Adaptive privacy-preserving federated learning

As an emerging training model, federated deep learning has been widely applied in many fields such as speech recognition, image classification and classification of peer-to-peer (P2P) Internet traffics. However, it also entails various security and privacy concerns. In the past years, many researchers have been carried out toward elaborating solutions to alleviate the above challenges via three underlying technologies, i.e., Secure Multi-Party Computation (SMC), Homomorphic Encryption (HE) and Differential Privacy (DP). Compared with SMC and HE, differential privacy is outstanding in terms of efficiency.

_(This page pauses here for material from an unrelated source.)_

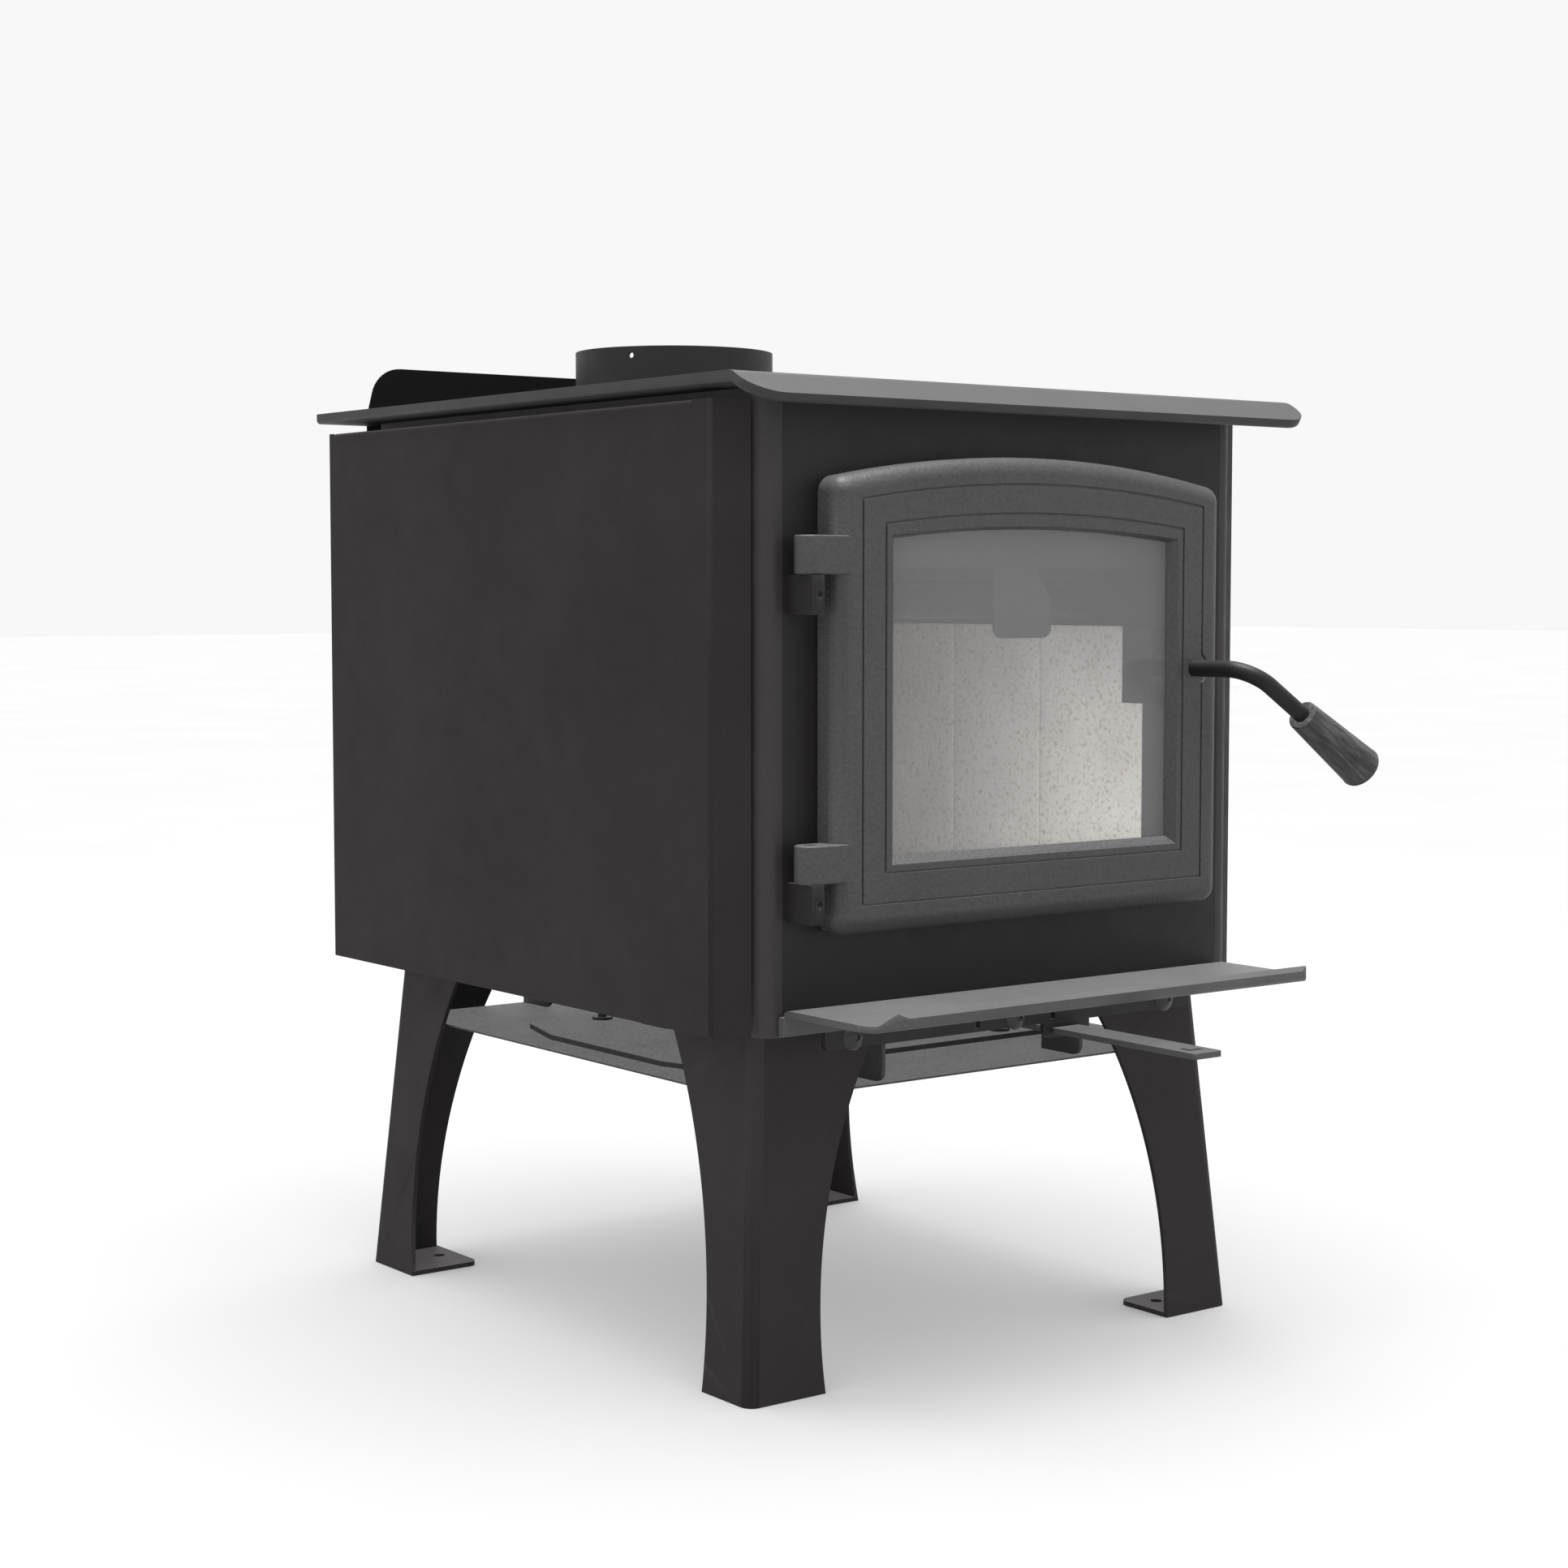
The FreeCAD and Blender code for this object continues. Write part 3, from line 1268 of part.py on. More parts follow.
def latch_finger():
    """Cam on the inner end of the spindle, hanging down when the door is free."""
    centre = Vector(handle_x, finger_front, axle_z)
    hub = rod(centre, centre + Vector(0, finger_thickness, 0), finger_hub)
    half = finger_width / 2
    arm = box(handle_x - half, handle_x + half, finger_front, finger_back,
              axle_z - finger_length + half, axle_z)
    tip_centre = centre - Vector(0, 0, finger_length - half)
    tip = rod(tip_centre, tip_centre + Vector(0, finger_thickness, 0), half)
    return fuse([hub, arm, tip]).cut(rod(centre - Vector(0, 1, 0), centre + Vector(0, finger_thickness + 1, 0),
                                         rod_radius))


def latch_sleeve():
    """Spacer between the door and the latch finger."""
    start = Vector(handle_x, door_inner_back + slide_gap, axle_z)
    end = Vector(handle_x, finger_front, axle_z)
    return rod(start, end, sleeve_radius).cut(rod(start, end, rod_radius))


def latch_nut():
    start = Vector(handle_x, finger_back, axle_z)
    nut = hex_bar(start, 2 * finger_hub * math.cos(math.radians(30)), nut_length, Vector(0, 1, 0))
    return nut.cut(rod(start - Vector(0, 1, 0), start + Vector(0, nut_length - 1, 0), rod_radius))


# ---------------------------------------------------------------- write every node
def build_nodes():
    left_wall = side_wall()
    left_panel = side_panel()
    left_riser = air_riser()
    left_bricks = side_bricks()
    left_channel = side_air_channel()
    front_leg = leg(front_leg_face, front_leg_side, (front_leg_face[0], front_foot_depth))
    rear_leg = mirror_y(leg(rear_leg_face, rear_leg_side, (rear_foot_depth, rear_leg_side[0])))
    return {
        "left_wall": left_wall,
        "right_wall": mirror_x(left_wall),
        "front_plate": front_plate(),
        "rear_wall": rear_wall(),
        "bottom_plate": bottom_plate(),
        "top_plate": top_plate(),
        "flue_collar": flue_collar(),
        "left_side_panel": left_panel,
        "right_side_panel": mirror_x(left_panel),
        "panel_brackets": panel_brackets(),
        "rear_heat_shield": rear_heat_shield(),
        "rear_shield_spacers": rear_shield_spacers(),
        "bottom_heat_shield": bottom_heat_shield(),
        "shield_hangers": shield_hangers(),
        "shield_studs": shield_studs(),
        "front_left_leg": front_leg,
        "front_right_leg": mirror_x(front_leg),
        "rear_left_leg": rear_leg,
        "rear_right_leg": mirror_x(rear_leg),
        "leg_bolts": leg_bolts(),
        "ash_lip": ash_lip(),
        "front_beam": front_beam(),
        "beam_bolts": beam_bolts(),
        "lever_guide": lever_guide(),
        "air_box": air_box(),
        "damper_guides": damper_guides(),
        "front_air_manifold": front_air_manifold(),
        "left_air_riser": left_riser,
        "right_air_riser": mirror_x(left_riser),
        "airwash_deflector": airwash_deflector(),
        "rear_air_duct": rear_air_duct(),
        "floor_bricks": floor_bricks(),
        "left_bricks": left_bricks,
        "right_bricks": mirror_x(left_bricks),
        "rear_bricks": rear_bricks(),
        "left_air_channel": left_channel,
        "right_air_channel": mirror_x(left_channel),
        "rear_air_channel": rear_air_channel(),
        "secondary_air_tubes": secondary_air_tubes(),
        "baffle_boards": baffle_boards(),
        "insulation_blanket": insulation_blanket(),
        "hinge_brackets": hinge_brackets(),
        "hinge_pins": hinge_pins(),
        "hinge_set_screws": hinge_set_screws(),
        "latch_box": latch_box(),
        "door_frame": door_frame(),
        "door_glass": door_glass(),
        "glass_gasket": glass_gasket(),
        "glass_clips": glass_clips(),
        "clip_screws": clip_screws(),
        "door_gasket": door_gasket(),
        "handle_rod": handle_rod(),
        "handle_grip": handle_grip(),
        "latch_finger": latch_finger(),
        "latch_sleeve": latch_sleeve(),
        "latch_nut": latch_nut(),
        "air_lever": air_lever(),
        "damper_plate": damper_plate(),
        "damper_rivets": damper_rivets(),
    }


for node_name, node_shape in build_nodes().items():
    node_shape.exportStep("parts/" + node_name + ".step")
    print(node_name, len(node_shape.Solids), node_shape.isValid(), round(node_shape.Volume))
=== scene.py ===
"""Looks for the wood burning stove: materials, detailed replacement pieces, floor, light, camera."""
import json
import math

import bmesh
import bpy
from mathutils import Matrix, Vector, noise


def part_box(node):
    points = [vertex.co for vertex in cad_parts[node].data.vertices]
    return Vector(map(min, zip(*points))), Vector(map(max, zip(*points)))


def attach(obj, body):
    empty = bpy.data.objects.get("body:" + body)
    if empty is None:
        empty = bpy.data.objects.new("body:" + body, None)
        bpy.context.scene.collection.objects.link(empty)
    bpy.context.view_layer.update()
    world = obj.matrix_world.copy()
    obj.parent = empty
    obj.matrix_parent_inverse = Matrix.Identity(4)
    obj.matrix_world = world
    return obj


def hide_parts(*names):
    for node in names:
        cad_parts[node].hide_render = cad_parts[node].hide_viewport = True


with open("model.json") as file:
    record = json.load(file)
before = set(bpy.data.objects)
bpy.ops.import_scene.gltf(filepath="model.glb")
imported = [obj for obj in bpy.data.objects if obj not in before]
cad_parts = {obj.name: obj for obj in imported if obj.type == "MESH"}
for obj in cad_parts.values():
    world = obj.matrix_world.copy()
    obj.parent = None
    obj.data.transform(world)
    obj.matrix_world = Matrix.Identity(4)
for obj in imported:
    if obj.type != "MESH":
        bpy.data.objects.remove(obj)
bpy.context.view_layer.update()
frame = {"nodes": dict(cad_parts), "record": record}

MM = 0.001
NODES = frame["nodes"]
JOIN_DISTANCE = 1e-6    # corners of a CAD mesh nearer than this are one corner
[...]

However, due to the involvement of noise, DP always needs to make a trade-off between security and accuracy. i.e., achieving a strong security requirement has to sacrifice certain accuracy. To seek the optimal balance, we propose APFL, an Adaptive Privacy-preserving Federated Learning framework in this paper. Specifically, in the APFL, we calculate the contribution of each attribute class to the outputs with a layer-wise relevance propagation algorithm. By injecting adaptive noise to data attributes, our APFL significantly reduces the impact of noise on the final results. Moreover, we introduce the Randomized Privacy-preserving Adjustment Technology to further improve the prediction accuracy of the model. We present a formal security analysis to demonstrate the high privacy level of APFL. Besides, extensive experiments show the superior performance of APFL in terms of accuracy, computation and communication overhead.